Data:
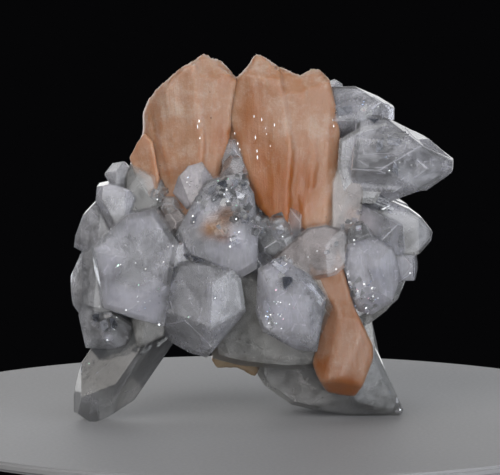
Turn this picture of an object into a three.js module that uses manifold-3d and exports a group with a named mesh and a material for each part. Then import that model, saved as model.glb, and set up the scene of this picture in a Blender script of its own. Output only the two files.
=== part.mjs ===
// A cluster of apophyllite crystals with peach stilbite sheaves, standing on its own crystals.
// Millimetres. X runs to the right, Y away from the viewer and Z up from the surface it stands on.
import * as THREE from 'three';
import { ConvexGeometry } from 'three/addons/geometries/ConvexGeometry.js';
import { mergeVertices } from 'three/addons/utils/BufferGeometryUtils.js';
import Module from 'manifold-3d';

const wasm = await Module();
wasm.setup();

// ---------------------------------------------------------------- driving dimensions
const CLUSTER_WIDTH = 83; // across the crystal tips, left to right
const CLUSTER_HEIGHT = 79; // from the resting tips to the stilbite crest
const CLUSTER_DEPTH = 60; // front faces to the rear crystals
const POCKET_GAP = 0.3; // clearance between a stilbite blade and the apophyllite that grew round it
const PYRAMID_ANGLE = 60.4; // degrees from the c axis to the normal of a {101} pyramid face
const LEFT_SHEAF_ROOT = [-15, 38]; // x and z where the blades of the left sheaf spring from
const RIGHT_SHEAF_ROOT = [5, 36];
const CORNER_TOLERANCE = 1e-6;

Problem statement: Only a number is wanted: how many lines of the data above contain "with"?

Answer to the problem: 2